── Data provided ──
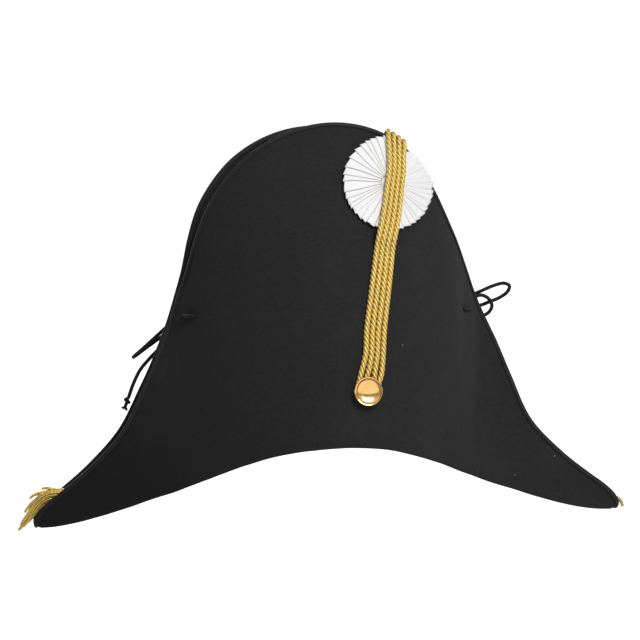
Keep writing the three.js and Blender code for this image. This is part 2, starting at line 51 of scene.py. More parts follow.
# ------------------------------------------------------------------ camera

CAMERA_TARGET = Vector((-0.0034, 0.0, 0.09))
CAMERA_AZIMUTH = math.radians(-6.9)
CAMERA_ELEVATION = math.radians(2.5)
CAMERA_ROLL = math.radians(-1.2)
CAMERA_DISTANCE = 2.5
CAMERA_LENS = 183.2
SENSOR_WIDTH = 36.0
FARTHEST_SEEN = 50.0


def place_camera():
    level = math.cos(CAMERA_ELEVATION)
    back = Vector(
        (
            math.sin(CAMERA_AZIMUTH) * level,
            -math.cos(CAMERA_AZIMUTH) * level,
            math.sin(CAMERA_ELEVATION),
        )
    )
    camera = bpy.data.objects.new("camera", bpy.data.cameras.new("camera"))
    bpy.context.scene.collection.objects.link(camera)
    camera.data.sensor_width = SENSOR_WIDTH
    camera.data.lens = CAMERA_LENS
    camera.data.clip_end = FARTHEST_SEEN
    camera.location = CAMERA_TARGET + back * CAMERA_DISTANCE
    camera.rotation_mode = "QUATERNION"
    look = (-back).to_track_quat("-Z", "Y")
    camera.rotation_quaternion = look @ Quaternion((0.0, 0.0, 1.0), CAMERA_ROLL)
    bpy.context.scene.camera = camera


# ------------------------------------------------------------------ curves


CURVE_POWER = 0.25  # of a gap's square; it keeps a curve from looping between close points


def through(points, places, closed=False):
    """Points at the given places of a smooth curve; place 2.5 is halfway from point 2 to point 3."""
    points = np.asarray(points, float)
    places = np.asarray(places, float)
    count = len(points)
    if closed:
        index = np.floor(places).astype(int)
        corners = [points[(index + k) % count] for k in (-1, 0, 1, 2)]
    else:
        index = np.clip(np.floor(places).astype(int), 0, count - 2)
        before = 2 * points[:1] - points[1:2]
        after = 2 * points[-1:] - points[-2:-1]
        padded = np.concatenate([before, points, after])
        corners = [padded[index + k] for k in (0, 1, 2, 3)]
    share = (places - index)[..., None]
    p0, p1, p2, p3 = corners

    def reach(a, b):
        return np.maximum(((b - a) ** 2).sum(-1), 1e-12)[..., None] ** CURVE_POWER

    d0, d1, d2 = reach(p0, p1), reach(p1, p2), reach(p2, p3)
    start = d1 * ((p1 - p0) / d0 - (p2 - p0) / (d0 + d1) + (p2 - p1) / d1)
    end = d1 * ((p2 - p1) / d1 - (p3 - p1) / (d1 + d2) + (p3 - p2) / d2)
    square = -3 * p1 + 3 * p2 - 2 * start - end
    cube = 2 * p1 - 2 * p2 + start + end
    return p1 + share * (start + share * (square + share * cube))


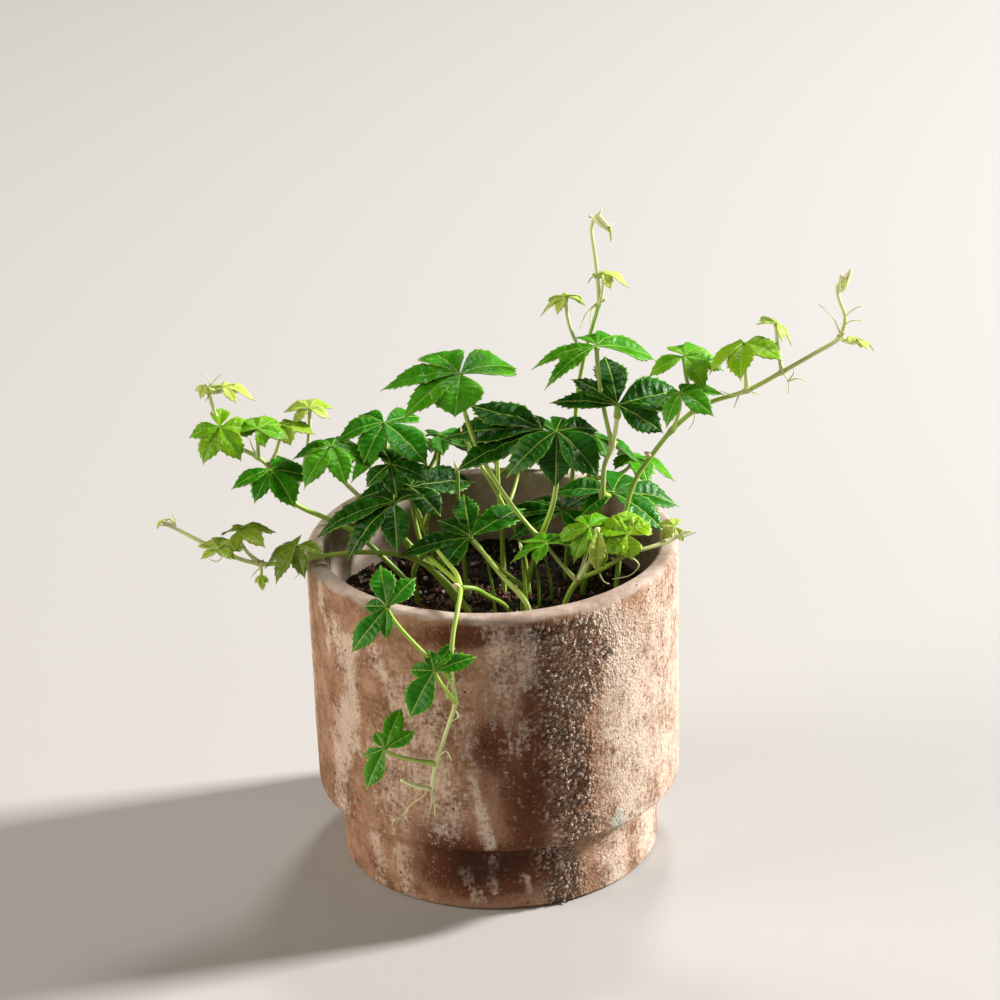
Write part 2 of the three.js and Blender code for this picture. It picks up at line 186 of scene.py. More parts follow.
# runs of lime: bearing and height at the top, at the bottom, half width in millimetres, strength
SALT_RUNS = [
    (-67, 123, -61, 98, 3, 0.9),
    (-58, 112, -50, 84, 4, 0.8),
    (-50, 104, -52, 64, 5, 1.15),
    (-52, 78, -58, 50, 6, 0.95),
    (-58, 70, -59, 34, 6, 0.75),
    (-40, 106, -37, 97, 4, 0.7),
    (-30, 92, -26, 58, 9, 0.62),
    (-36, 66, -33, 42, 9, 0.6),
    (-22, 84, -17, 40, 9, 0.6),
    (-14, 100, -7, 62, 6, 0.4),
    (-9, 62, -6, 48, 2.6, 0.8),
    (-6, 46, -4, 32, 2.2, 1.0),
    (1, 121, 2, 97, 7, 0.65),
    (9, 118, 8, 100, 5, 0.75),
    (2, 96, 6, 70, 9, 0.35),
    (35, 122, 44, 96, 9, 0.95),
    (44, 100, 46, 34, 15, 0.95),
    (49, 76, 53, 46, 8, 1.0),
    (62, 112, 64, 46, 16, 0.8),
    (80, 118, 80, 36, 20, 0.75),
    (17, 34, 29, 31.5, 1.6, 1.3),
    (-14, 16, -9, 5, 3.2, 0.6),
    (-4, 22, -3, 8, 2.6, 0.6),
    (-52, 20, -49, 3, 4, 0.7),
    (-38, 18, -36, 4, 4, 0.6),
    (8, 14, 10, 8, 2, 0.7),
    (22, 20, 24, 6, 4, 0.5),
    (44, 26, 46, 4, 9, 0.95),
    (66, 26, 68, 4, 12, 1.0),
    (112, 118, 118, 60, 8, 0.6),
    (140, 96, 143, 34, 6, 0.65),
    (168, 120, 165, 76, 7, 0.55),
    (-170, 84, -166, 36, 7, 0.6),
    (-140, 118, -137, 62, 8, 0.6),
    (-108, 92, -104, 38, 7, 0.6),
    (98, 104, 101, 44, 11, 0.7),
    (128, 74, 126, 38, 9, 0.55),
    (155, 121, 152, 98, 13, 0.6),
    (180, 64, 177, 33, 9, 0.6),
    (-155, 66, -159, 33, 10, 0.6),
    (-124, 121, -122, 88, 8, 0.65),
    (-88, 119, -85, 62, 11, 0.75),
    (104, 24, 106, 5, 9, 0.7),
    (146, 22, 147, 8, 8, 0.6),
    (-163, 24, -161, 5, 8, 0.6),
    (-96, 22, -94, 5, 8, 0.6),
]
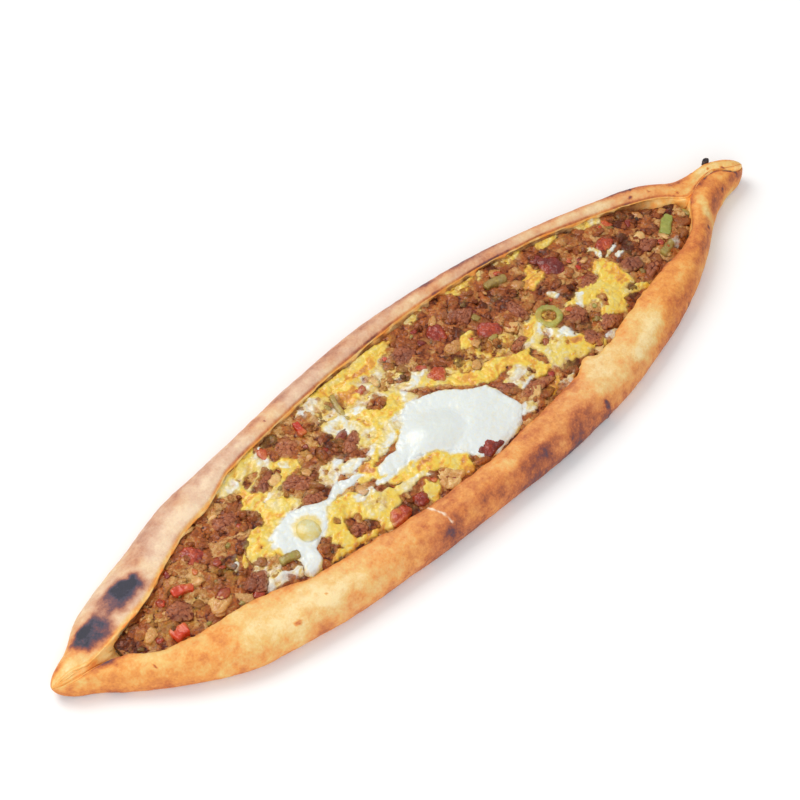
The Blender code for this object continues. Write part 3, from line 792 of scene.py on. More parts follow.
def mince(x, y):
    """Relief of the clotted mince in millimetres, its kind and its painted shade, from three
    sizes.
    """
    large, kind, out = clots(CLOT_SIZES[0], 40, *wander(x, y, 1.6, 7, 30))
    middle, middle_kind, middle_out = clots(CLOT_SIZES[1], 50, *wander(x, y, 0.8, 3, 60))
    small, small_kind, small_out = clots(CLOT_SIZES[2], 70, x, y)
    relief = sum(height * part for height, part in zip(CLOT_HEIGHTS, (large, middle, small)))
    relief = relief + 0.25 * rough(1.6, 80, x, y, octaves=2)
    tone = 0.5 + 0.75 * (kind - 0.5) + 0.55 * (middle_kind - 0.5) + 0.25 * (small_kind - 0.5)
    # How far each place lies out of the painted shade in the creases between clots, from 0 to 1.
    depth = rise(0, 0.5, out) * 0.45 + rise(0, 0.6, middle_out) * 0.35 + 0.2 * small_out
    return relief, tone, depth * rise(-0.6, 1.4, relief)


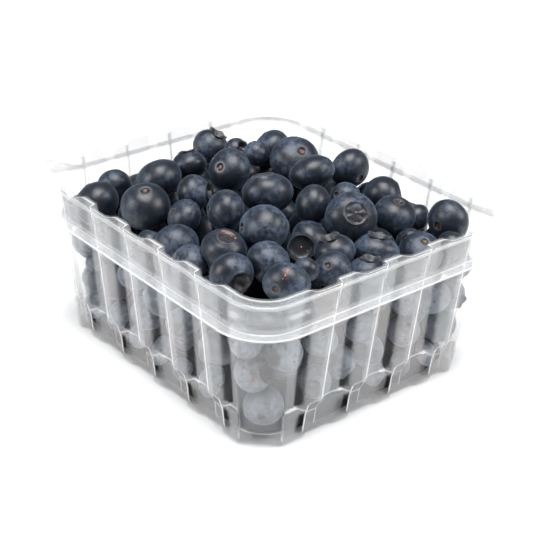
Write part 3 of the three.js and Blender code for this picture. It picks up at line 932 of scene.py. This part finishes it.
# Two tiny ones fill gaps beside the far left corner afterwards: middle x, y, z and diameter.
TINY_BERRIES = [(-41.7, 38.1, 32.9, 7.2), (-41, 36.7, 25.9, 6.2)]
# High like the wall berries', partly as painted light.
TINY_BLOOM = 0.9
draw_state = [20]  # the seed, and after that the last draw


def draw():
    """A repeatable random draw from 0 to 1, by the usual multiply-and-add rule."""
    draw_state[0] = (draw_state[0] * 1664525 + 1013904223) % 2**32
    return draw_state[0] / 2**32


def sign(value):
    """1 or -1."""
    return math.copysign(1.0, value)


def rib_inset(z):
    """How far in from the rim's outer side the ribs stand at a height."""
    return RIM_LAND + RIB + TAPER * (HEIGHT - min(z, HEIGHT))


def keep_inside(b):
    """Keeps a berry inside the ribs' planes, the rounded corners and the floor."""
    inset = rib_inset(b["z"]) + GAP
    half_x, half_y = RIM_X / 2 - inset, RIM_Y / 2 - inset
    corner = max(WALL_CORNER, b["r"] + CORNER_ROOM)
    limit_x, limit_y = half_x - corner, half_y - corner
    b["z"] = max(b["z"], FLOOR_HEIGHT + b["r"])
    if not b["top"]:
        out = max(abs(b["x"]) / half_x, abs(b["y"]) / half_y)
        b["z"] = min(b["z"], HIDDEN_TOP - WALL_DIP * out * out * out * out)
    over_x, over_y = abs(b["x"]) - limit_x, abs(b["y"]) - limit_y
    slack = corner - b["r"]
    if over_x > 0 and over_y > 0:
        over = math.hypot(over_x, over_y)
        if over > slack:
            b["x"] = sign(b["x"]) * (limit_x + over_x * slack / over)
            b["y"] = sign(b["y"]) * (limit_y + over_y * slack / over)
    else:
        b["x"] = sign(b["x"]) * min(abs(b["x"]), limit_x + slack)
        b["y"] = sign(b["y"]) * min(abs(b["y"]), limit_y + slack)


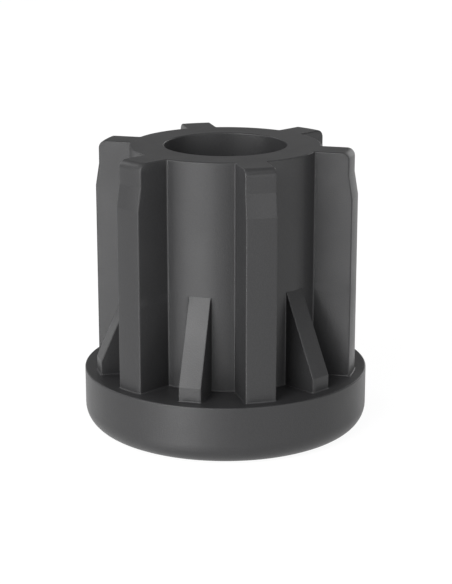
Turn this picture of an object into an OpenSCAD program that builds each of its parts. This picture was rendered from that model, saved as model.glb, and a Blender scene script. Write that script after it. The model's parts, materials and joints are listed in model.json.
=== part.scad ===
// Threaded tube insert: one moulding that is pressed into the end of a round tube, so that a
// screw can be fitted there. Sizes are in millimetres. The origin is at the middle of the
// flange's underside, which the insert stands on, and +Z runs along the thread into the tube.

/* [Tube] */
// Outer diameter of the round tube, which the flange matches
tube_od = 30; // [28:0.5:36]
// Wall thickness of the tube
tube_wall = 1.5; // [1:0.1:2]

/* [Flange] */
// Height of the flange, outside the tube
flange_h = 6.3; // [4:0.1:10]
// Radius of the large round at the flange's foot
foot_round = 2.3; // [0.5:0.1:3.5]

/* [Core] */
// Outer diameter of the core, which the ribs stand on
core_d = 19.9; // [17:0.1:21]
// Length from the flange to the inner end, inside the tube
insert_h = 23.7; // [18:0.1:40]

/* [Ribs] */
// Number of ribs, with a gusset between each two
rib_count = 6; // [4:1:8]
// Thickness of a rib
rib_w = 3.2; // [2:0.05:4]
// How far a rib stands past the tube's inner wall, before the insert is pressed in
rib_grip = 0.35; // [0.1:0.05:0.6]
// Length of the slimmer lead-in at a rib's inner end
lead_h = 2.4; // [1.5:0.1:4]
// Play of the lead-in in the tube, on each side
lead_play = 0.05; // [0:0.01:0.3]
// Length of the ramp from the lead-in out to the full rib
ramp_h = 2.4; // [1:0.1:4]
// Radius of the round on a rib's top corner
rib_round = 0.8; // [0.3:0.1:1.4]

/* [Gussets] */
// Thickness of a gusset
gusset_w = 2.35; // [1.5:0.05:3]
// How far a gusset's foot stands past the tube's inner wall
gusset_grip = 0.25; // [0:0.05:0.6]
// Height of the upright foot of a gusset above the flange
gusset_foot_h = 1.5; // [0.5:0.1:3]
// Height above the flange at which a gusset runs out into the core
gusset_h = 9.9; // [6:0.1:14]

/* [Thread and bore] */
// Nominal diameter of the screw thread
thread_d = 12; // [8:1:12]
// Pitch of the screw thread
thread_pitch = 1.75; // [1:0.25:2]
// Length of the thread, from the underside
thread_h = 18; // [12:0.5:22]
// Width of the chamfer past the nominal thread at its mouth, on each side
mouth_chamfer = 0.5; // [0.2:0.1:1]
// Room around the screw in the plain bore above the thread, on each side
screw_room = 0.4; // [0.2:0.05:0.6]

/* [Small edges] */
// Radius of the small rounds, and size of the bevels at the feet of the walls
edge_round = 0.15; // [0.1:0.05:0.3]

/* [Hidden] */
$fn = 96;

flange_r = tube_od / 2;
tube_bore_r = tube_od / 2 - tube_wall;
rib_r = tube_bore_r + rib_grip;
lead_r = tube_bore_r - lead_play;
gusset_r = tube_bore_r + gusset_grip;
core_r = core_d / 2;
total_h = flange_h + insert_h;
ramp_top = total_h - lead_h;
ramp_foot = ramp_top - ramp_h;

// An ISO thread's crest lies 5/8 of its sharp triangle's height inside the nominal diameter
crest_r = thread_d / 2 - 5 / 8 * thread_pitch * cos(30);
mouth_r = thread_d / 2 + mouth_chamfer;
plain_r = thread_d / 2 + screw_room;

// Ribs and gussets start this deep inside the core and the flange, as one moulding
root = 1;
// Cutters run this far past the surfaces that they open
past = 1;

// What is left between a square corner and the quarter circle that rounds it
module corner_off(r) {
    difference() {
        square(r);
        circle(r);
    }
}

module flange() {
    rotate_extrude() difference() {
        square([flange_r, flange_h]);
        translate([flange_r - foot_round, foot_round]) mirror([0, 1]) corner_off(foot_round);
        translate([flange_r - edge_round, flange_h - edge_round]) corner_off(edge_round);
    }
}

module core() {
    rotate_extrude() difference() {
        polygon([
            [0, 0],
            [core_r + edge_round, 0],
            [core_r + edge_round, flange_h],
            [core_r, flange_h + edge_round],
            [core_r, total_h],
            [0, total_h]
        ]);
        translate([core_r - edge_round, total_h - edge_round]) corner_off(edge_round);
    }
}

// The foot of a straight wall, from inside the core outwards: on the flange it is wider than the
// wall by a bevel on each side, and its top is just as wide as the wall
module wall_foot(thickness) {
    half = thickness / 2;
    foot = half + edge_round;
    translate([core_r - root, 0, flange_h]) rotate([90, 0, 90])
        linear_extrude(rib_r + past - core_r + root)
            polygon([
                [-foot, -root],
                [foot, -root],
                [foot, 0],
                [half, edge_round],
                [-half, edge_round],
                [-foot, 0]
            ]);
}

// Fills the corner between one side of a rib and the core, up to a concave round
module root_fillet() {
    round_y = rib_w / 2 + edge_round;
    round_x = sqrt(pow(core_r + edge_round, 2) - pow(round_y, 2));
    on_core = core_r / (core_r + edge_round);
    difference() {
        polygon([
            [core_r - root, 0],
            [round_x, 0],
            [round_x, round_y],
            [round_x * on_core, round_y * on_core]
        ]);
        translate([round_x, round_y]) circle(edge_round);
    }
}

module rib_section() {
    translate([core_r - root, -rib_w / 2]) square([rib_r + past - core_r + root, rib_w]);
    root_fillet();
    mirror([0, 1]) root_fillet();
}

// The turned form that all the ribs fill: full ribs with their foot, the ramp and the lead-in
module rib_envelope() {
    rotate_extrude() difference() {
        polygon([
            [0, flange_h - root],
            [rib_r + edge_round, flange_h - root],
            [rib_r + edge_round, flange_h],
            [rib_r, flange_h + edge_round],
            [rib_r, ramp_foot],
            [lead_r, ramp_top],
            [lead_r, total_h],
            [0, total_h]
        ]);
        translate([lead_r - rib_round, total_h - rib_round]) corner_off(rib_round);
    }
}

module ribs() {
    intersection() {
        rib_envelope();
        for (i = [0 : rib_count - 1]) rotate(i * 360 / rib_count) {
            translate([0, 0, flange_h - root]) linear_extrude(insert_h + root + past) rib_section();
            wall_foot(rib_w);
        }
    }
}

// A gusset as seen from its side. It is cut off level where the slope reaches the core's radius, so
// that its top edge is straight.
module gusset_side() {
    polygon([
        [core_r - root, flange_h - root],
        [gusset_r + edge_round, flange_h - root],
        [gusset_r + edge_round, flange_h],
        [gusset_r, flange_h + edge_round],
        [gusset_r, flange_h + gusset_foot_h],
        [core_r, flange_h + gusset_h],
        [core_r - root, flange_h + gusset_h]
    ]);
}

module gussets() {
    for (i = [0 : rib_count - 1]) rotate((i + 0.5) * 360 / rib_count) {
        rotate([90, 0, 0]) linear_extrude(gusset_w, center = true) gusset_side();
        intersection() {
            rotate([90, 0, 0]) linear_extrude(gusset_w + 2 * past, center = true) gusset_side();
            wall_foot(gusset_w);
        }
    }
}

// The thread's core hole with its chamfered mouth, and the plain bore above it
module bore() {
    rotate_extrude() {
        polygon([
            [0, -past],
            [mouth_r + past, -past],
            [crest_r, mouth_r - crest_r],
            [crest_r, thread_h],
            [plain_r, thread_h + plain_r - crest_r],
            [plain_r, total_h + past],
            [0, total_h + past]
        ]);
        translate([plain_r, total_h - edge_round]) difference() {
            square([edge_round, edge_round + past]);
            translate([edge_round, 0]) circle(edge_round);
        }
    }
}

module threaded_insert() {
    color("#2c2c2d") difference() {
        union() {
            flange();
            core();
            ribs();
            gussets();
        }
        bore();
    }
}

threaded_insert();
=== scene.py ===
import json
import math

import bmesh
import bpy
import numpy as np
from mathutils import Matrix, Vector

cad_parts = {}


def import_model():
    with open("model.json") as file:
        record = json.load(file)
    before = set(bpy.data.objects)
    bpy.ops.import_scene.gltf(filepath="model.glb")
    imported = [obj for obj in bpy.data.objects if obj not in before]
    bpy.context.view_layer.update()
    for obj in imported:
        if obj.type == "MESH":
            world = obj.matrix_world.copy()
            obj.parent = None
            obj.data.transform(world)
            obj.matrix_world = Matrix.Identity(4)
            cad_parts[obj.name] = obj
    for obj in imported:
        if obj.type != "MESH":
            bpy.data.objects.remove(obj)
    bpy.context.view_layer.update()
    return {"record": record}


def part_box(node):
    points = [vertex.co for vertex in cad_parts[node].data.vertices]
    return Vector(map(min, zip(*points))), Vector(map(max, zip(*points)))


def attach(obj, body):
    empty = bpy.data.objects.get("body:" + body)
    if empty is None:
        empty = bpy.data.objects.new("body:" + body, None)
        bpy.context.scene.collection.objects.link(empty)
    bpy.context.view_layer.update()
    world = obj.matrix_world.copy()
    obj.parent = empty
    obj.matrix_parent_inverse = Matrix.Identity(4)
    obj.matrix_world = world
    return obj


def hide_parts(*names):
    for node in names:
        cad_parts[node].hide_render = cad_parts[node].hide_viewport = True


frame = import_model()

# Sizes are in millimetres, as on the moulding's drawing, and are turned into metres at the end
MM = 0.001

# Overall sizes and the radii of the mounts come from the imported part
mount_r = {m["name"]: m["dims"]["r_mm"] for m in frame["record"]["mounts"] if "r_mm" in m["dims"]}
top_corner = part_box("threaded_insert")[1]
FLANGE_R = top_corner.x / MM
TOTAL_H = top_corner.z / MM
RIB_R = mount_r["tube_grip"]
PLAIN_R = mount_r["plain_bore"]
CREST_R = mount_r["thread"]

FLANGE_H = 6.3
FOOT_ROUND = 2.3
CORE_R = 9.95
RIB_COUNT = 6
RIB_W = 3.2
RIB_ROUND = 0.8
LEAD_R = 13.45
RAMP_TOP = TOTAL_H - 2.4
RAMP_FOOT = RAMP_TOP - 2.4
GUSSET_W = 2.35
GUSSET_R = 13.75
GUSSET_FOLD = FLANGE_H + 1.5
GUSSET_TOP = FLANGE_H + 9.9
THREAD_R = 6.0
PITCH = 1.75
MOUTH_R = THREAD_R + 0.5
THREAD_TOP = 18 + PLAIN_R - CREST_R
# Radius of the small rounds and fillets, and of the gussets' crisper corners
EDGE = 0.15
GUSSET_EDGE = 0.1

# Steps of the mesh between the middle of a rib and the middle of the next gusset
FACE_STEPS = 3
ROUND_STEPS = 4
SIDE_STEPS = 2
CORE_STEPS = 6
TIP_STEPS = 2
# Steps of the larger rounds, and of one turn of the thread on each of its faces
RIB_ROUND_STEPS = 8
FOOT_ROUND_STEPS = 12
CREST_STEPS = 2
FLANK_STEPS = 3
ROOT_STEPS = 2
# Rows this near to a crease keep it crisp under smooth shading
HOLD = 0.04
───
> **Short problem**
Give again only the lines from the one bearing "The Blender code" through the one bearing "return relief, tone, depth", exactly as they stand.

> **Response to this exercise**
The Blender code for this object continues. Write part 3, from line 792 of scene.py on. More parts follow.
def mince(x, y):
    """Relief of the clotted mince in millimetres, its kind and its painted shade, from three
    sizes.
    """
    large, kind, out = clots(CLOT_SIZES[0], 40, *wander(x, y, 1.6, 7, 30))
    middle, middle_kind, middle_out = clots(CLOT_SIZES[1], 50, *wander(x, y, 0.8, 3, 60))
    small, small_kind, small_out = clots(CLOT_SIZES[2], 70, x, y)
    relief = sum(height * part for height, part in zip(CLOT_HEIGHTS, (large, middle, small)))
    relief = relief + 0.25 * rough(1.6, 80, x, y, octaves=2)
    tone = 0.5 + 0.75 * (kind - 0.5) + 0.55 * (middle_kind - 0.5) + 0.25 * (small_kind - 0.5)
    # How far each place lies out of the painted shade in the creases between clots, from 0 to 1.
    depth = rise(0, 0.5, out) * 0.45 + rise(0, 0.6, middle_out) * 0.35 + 0.2 * small_out
    return relief, tone, depth * rise(-0.6, 1.4, relief)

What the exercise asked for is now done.